AGNs, and quasars more specifically — which were the first AGNs to be scrutinized due to their extraordinary luminosities — were a fascinating new beast for astronomers as, prior to the realization of their true nature, they presented a number of puzzles. Their energy output aside, these objects were observed to vary within, at the time, unphysical timescales. Today we know that at the highest energies AGNs show variability on timescales of minutes or less. Causality arguments require that the emitting regions should be minuscule. But this was not the end of wonders. Radio observations of some AGNs revealed matter moving at apparent superluminal speeds. Special relativity similarly would then require intrinsic speeds very close to the speed of light at small angles from our line of sight.

Despite their vast distances, AGNs are some of the brightest objects in the sky. In ultraviolet and optical wavelengths they can easily outshine their host galaxies, despite their emission originating from a region the size of our Solar System. As it turns out, a supermassive black hole, surrounded by a geometrically thin accretion disk threaded by strong magnetic fields, can explain most of the phenomenology of these objects. Add an obscuring dust shroud at the edge of the accretion disk, clouds of ionized gas scattered close to the black hole and all the way out beyond the obscuring screen, and in some cases collimated streams of radio-emitting magnetized plasma, and you create the complex picture of what we believe today are the building blocks of an AGN. Another 25 years passed before Megan Urry and Paolo Padovani put forward the ‘Unified schemes for radio-loud active galactic nuclei’, where all these elements were brought together and combined with the idea that the angle at which we view these objects changes their multi-wavelength properties.

Since then, our knowledge of AGNs has been significantly enriched and in some cases fundamentally revised. For example, it is now accepted that what was then known as the dust ‘torus’ is rather a conglomeration of clouds that might have a more complicated geometry than previously thought (for example, see our 2017 Review Article by Ramos Almeida and Ricci). Similarly, there is now ample evidence that the ionized gas component is much more complex in morphology and kinematics than we believed before (see the Letter by Chelouche et al. in this issue). From the accretion disk out to the outer regions of the photoionized gas, we now know that winds play a key role in transporting energy and momentum from the inner regions outward, potentially even affecting the host galaxy of the AGN (see the Letter by He et al. in this issue and our March 2018 focus issue on AGN outflows and feedback).

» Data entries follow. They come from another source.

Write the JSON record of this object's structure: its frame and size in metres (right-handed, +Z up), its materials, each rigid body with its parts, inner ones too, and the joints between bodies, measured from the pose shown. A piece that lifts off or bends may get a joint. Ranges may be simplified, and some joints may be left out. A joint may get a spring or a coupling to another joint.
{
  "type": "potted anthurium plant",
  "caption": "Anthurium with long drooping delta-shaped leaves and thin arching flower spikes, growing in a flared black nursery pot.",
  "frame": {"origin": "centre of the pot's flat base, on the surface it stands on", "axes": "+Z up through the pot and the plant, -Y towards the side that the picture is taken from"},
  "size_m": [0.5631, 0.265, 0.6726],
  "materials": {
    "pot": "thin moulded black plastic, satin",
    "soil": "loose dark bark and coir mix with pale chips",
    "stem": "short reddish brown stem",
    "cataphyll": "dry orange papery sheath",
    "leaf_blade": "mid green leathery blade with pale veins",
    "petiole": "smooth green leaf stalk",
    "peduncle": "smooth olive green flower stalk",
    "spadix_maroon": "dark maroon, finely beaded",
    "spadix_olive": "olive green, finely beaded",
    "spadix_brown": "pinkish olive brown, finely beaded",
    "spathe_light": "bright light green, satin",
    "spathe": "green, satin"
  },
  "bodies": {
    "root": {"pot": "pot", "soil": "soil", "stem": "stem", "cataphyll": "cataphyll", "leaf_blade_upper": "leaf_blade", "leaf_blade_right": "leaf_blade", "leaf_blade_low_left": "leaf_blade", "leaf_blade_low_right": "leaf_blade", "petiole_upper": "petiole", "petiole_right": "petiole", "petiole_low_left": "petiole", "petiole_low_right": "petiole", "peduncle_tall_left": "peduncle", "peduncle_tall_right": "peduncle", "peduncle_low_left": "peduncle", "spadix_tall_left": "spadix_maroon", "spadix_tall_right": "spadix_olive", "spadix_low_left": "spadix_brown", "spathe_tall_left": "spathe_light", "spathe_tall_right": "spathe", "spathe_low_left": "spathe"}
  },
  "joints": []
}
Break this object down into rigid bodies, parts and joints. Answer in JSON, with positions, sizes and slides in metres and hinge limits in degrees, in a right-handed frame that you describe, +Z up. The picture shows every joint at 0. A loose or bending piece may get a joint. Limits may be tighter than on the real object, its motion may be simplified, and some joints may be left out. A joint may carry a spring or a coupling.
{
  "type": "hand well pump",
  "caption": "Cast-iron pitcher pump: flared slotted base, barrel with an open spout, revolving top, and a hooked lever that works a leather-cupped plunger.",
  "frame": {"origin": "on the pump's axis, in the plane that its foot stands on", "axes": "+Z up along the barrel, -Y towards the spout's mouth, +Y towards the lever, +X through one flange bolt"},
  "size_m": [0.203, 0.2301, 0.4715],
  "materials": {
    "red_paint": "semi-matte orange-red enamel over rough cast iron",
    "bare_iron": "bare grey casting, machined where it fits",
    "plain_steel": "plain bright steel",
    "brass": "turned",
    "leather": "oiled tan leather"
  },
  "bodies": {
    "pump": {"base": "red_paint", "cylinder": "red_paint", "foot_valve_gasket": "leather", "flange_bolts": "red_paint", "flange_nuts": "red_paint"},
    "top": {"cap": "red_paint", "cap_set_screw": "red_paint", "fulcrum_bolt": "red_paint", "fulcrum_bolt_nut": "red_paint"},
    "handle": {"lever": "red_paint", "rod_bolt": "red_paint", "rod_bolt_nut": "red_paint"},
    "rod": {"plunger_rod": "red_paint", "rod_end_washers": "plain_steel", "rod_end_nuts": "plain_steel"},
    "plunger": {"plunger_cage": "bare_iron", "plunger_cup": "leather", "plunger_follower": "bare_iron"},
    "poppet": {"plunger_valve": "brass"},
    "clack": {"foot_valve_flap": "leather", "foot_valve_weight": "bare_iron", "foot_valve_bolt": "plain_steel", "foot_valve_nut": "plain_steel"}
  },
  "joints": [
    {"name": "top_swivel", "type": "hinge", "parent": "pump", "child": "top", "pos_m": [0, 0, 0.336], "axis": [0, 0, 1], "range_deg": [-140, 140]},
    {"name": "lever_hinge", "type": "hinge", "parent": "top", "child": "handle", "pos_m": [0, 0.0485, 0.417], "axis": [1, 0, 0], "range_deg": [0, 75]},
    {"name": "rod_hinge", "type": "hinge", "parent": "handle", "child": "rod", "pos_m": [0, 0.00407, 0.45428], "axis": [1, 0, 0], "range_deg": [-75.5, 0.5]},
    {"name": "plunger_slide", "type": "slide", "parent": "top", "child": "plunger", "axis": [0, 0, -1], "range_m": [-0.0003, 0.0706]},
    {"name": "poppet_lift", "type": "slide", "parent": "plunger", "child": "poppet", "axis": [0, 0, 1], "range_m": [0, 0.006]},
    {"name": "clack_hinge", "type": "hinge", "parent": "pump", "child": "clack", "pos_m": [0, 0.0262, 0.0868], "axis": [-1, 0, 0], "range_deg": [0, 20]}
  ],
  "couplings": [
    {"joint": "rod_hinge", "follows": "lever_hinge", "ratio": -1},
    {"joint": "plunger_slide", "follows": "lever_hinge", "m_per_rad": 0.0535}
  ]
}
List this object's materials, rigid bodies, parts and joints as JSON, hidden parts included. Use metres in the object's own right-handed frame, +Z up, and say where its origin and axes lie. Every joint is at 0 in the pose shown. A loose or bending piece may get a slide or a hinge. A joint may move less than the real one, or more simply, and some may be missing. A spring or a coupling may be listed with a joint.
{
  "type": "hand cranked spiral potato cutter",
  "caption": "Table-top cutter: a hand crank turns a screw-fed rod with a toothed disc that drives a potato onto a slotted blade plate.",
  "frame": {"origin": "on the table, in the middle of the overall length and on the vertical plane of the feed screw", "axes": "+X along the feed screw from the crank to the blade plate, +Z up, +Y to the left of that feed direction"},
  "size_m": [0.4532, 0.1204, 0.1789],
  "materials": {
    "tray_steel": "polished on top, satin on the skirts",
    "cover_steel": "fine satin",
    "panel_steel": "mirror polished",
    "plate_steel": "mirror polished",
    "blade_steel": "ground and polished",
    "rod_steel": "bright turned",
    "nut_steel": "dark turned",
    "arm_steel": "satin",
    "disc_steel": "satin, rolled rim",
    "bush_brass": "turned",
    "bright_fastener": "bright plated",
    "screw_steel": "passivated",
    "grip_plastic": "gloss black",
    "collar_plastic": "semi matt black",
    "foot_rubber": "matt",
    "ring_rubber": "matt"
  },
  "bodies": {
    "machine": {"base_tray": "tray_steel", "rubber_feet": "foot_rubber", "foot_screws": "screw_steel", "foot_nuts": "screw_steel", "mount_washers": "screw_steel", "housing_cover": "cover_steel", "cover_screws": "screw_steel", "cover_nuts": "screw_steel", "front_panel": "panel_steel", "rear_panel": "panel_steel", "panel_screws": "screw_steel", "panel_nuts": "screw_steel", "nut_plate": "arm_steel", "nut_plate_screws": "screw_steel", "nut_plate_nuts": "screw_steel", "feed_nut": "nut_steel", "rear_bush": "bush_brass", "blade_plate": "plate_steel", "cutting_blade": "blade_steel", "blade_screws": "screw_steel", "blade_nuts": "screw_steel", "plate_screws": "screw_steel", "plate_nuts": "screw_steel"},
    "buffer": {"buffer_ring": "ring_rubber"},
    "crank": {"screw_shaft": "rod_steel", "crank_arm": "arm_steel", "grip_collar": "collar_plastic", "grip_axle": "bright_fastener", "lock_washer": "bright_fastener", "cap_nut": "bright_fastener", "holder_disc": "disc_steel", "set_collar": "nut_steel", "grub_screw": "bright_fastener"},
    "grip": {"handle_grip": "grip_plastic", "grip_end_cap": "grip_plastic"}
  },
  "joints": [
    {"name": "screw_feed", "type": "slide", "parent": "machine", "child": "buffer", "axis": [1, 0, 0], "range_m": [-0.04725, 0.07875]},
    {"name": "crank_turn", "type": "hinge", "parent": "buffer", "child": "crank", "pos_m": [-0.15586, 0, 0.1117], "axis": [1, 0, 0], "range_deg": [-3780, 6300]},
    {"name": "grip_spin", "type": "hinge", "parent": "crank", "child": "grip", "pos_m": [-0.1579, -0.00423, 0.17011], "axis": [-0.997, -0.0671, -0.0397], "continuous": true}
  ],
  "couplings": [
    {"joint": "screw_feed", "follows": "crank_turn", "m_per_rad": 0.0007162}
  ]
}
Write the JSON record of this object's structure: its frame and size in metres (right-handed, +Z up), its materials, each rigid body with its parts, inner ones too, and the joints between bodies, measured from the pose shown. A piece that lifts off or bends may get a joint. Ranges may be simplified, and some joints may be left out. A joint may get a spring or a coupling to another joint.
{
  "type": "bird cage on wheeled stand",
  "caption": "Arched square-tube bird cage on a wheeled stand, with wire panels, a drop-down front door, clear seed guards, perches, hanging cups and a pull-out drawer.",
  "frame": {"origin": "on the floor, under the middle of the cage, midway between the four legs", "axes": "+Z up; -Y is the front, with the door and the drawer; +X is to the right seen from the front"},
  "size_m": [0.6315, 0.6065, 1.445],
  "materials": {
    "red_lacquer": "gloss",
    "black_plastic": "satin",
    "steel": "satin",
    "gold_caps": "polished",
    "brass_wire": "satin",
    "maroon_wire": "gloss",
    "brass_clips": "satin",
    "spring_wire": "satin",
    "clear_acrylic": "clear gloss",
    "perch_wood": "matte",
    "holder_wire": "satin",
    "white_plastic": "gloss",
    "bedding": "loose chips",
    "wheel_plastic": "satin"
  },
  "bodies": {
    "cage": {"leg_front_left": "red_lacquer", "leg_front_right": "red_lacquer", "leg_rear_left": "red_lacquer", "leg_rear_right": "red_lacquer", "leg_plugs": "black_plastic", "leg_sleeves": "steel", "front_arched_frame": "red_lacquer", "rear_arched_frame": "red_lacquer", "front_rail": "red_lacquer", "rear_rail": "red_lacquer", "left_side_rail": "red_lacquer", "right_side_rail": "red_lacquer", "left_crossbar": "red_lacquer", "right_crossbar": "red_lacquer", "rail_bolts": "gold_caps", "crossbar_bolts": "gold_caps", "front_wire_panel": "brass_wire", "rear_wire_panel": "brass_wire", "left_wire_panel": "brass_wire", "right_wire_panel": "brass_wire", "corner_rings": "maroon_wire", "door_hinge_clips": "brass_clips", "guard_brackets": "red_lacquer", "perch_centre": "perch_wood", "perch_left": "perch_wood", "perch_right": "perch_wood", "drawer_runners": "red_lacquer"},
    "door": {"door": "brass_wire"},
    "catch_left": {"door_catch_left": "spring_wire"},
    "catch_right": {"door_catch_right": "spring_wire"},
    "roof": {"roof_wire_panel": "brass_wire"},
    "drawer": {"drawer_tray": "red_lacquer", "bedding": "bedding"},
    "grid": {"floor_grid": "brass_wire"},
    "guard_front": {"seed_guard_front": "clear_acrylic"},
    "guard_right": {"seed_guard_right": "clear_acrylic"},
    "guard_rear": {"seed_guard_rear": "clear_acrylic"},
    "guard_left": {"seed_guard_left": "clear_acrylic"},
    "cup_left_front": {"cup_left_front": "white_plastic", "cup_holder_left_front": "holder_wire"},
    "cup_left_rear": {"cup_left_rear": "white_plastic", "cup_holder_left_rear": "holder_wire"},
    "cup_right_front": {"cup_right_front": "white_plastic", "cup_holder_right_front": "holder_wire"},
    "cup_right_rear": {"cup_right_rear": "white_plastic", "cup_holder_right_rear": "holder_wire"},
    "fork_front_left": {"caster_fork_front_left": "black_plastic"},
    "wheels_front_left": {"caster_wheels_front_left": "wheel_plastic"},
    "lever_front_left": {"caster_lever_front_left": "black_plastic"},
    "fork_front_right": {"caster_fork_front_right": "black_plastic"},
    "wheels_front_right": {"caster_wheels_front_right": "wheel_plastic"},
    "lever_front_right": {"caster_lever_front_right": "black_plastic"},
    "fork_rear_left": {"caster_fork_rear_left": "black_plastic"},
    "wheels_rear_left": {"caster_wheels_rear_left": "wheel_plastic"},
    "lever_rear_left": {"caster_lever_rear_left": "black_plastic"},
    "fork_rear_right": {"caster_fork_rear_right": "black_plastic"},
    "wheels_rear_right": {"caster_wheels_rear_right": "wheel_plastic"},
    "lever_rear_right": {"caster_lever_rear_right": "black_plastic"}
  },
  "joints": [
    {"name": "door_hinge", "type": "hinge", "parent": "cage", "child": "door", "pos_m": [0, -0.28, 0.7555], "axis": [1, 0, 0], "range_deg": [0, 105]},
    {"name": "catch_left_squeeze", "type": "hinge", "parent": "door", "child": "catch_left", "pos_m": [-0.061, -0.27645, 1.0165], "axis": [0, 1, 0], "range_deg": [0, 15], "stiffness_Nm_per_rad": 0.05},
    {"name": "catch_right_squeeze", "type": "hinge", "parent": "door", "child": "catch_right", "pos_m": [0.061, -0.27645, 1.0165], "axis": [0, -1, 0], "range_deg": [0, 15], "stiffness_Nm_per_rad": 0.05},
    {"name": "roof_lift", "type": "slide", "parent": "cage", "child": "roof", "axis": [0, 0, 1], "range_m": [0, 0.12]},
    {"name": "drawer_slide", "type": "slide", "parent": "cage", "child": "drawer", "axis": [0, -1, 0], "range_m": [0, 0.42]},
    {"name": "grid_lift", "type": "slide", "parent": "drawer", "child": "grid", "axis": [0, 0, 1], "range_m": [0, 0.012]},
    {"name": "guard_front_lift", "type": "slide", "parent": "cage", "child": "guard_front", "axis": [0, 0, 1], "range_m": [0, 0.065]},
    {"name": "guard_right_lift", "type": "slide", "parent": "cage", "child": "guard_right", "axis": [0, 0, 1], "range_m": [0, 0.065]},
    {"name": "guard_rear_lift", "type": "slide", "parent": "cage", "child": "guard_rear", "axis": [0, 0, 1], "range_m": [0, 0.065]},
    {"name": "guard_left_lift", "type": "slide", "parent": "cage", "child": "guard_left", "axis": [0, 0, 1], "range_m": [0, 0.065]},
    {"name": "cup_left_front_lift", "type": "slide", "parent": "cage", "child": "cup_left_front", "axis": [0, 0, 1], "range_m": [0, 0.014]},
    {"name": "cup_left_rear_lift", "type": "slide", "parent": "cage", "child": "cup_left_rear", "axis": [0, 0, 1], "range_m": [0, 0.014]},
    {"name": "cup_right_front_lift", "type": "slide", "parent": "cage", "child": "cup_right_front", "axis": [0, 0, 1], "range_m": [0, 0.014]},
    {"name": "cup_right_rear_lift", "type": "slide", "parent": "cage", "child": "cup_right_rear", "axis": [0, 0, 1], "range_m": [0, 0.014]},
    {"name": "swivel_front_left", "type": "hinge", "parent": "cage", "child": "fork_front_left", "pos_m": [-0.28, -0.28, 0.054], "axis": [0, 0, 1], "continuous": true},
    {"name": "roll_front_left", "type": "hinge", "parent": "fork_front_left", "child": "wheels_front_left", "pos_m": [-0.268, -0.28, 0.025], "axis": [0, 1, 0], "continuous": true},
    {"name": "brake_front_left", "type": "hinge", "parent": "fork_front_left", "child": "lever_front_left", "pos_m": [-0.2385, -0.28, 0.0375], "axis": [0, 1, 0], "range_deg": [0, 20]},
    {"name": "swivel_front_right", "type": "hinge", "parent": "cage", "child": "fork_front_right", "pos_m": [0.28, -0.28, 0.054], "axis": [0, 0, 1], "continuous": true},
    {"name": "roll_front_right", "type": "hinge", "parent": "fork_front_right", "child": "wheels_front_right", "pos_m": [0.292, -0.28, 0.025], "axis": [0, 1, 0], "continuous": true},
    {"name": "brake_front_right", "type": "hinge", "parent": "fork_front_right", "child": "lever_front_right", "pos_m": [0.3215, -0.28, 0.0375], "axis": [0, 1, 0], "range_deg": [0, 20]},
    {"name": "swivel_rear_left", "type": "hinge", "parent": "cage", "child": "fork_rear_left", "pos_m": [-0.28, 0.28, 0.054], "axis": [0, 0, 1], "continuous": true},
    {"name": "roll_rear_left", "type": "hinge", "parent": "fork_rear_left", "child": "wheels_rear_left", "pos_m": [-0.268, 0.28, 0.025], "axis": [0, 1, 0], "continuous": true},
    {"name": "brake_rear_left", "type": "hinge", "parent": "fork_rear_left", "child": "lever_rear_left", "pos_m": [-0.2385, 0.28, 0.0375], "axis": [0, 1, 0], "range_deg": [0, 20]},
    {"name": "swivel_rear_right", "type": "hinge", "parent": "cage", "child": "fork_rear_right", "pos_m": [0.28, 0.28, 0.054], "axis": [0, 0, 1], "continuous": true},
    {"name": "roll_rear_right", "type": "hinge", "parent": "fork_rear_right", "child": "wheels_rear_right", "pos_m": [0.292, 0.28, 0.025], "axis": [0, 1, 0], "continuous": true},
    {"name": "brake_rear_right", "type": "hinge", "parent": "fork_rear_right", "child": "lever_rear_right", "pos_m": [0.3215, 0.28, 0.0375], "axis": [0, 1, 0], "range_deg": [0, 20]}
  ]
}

Perhaps most interestingly and despite early evidence to the contrary, we now believe that AGN activity is highly temperamental. While the full lifecycle of an AGN can be up to tens to hundreds of millions of years (based, for example, on the extent of their radio jets), the actual duty cycle of each activity episode might be far shorter than that (of the order of tens to hundreds of thousands of years, sometimes even shorter). This temporal volatility is probably due to chaotic accretion onto the supermassive black hole. One aspect of this situation is reflected in the extreme variability of AGN emission across the electromagnetic spectrum. Another aspect, as exemplified in the last decade by tidal disruption events, is the fading or reignition of AGNs. While the nomenclature in the field is still largely non-unified, these systems are often dubbed changing-look or extreme variability AGNs. These flaring or fading AGNs (or in some cases the brightening of a quiescent supermassive black hole) can provide valuable insights into the accretion and photoionization physics of these objects (see the Letter by Trakhtenbrot et al. in this issue).

Exactly due to their variability, AGNs were among the first subjects of time-domain and transient astronomy. As can be seen from this issue of Nature Astronomy, the temporal behaviour of AGNs is very much a focus of the community. With numerous new time-domain astronomy facilities/programmes currently in their commissioning phase or being planned for the near future — including Pan-STARRS, the Large Synoptic Survey Telescope, the SkyMapper, the Zwicky Transient Facility and the Catalina Real-Time Transient Survey, just to focus on optical wavelengths — the interest in the temporal properties of AGNs will not subside any time soon.

Beyond the study of AGNs themselves, interesting as it might be, accreting supermassive black holes also offer us a window to other exciting science. From using AGNs to study the physics of the supermassive black holes at their centres (see our January Insight) and test general relativity (see the 2018 Letter by Mizuno et al.), to studying the intergalactic medium in the early Universe (see the 2018 Letter by Cooke and Fumagalli), understanding neutrinos (see the Letter by Gao et al. in our November 2018 issue) and constraining cosmological parameters and the nature of dark energy (see the Letter by Risaliti and Lusso in this issue), AGNs have long presented themselves as versatile tools of relevance to most areas of Galactic and extragalactic astronomy.